## GOAL OF THE EXERCISE
Output, please, exactly those lines of the listing that come before the line with "return points - (0, 0, drop)", along with that line itself.

================================

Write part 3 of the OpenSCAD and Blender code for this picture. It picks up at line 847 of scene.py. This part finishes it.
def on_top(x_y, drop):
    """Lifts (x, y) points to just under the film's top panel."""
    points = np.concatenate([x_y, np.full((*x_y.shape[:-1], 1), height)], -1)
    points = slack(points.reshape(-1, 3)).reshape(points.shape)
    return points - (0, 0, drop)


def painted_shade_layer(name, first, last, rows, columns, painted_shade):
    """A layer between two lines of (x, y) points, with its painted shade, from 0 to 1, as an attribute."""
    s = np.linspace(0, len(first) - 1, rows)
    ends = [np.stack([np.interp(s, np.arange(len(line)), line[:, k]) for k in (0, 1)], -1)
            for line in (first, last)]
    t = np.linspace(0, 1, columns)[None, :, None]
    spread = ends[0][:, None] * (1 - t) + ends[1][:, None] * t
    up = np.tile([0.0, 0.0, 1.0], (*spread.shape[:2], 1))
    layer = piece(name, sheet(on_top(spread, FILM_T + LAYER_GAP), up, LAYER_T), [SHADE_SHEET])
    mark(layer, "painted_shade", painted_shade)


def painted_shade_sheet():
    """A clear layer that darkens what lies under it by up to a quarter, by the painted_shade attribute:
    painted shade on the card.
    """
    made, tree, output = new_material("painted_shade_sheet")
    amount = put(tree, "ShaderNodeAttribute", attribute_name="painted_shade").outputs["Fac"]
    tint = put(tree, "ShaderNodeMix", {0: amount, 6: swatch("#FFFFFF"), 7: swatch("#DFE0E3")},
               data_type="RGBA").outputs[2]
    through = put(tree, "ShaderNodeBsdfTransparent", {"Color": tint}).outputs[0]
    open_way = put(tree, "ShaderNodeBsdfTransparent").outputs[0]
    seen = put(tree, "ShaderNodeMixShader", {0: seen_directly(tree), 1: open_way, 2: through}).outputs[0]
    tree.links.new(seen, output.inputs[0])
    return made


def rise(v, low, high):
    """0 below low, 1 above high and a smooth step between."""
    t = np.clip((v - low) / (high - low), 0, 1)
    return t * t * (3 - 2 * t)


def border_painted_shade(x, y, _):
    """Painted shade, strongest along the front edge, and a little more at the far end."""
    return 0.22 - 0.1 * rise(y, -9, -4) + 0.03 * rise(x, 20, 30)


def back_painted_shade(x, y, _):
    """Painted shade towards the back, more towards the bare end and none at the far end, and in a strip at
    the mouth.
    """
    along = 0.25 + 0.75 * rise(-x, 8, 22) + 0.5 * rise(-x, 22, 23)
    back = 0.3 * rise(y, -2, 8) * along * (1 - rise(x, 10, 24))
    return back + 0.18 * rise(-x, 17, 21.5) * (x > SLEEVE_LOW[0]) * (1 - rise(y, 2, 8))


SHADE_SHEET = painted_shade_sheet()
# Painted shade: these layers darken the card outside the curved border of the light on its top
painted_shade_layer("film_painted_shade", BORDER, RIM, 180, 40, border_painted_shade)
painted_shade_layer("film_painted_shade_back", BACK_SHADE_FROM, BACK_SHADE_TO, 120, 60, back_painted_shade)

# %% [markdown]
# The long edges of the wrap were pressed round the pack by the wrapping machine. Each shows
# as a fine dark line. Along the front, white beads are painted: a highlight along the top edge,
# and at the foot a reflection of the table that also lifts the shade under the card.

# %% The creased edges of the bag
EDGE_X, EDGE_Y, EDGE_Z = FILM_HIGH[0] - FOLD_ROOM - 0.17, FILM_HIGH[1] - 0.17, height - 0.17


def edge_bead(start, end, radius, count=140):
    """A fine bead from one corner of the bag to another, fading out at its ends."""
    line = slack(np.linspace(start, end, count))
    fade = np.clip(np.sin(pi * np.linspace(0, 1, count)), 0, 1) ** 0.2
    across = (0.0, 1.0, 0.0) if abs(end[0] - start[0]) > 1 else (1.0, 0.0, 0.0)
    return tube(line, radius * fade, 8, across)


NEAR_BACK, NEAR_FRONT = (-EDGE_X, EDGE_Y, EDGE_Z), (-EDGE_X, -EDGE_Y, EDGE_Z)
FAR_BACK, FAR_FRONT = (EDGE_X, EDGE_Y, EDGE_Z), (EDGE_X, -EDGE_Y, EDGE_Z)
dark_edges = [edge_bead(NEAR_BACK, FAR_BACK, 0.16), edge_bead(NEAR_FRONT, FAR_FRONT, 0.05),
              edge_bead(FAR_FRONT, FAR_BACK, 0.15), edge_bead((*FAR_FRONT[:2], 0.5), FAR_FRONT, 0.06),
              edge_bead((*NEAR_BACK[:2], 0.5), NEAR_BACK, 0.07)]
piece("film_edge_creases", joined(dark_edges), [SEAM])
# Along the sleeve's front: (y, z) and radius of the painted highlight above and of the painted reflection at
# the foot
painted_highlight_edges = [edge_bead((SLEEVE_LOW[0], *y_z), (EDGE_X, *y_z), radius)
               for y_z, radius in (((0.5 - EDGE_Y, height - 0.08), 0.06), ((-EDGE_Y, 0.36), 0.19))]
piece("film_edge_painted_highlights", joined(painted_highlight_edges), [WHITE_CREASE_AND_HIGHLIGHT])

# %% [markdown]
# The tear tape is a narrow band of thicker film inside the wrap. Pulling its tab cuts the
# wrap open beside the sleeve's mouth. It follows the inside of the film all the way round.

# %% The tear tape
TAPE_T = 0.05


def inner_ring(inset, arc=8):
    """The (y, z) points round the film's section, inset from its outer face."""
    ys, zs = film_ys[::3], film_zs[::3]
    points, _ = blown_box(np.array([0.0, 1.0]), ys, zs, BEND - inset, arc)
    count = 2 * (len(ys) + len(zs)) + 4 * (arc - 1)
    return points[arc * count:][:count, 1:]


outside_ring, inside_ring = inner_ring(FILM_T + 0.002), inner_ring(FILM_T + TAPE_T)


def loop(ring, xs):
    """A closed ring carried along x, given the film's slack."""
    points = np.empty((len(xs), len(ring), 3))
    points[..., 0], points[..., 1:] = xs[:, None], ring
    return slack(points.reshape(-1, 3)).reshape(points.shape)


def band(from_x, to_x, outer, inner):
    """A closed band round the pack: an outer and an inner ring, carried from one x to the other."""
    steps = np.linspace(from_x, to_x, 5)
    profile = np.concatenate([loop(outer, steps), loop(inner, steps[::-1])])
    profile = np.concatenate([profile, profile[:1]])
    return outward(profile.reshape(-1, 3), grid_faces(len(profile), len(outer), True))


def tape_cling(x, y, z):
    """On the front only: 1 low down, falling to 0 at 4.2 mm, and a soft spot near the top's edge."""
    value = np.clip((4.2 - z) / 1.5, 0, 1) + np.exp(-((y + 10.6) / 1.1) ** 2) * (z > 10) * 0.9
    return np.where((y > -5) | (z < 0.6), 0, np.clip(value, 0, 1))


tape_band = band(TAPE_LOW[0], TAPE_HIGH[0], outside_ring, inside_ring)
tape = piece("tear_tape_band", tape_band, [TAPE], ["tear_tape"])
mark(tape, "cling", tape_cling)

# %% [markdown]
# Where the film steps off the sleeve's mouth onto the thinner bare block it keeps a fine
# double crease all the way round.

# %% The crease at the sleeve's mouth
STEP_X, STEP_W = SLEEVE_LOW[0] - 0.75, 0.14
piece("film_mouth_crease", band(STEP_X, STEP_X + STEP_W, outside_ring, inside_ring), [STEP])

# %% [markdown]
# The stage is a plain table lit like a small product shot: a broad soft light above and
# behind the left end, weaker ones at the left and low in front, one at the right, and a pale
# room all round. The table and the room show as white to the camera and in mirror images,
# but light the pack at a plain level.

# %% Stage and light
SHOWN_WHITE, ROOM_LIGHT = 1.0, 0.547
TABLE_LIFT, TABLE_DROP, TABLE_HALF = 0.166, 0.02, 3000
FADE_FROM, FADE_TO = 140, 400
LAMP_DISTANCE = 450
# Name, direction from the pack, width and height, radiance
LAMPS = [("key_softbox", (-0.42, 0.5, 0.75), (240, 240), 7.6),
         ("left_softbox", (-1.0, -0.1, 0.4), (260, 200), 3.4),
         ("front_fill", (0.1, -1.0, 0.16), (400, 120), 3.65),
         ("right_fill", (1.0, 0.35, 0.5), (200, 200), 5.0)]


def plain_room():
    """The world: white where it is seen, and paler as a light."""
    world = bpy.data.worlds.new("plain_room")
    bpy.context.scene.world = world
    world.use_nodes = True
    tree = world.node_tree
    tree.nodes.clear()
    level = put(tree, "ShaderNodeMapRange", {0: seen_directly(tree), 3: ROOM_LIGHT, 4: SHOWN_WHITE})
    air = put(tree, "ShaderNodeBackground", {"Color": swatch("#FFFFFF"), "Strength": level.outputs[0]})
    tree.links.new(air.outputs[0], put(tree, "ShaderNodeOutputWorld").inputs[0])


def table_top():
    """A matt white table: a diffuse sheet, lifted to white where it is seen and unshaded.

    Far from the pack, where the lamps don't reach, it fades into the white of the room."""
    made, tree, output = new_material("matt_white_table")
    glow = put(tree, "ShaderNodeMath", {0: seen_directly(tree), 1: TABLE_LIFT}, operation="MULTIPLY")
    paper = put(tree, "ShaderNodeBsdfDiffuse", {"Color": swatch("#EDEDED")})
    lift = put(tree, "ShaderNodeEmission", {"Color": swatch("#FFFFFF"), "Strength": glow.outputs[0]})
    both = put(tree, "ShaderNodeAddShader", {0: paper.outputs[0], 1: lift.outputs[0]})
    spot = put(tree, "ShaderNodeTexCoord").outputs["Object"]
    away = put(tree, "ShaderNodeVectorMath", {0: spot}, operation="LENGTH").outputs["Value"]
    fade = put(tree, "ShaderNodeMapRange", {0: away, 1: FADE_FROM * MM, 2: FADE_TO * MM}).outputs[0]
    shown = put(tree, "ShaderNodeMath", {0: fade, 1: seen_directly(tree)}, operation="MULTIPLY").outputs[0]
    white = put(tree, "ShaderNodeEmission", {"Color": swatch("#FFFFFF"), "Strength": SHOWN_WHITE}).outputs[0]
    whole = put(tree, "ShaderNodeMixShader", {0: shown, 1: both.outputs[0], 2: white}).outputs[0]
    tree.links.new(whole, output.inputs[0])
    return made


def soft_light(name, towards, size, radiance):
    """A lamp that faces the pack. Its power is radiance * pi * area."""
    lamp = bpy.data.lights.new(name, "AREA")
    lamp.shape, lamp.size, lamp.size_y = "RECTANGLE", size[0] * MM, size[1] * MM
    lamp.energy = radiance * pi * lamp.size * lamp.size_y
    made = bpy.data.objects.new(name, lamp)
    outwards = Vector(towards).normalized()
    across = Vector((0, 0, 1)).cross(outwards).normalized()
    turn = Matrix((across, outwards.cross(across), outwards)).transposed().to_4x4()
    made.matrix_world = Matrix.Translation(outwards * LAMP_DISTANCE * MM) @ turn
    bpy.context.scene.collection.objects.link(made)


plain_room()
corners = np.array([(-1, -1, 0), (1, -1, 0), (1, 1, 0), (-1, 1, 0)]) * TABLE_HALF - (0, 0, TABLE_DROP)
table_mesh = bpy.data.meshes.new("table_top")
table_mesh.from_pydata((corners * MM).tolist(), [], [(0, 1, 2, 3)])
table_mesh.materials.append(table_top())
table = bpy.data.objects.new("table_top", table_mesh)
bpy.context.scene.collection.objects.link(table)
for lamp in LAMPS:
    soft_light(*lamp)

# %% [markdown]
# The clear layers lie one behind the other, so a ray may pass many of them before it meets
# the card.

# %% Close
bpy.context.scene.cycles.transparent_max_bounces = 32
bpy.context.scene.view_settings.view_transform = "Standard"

================================

## EXERCISE SOLUTION
Write part 3 of the OpenSCAD and Blender code for this picture. It picks up at line 847 of scene.py. This part finishes it.
def on_top(x_y, drop):
    """Lifts (x, y) points to just under the film's top panel."""
    points = np.concatenate([x_y, np.full((*x_y.shape[:-1], 1), height)], -1)
    points = slack(points.reshape(-1, 3)).reshape(points.shape)
    return points - (0, 0, drop)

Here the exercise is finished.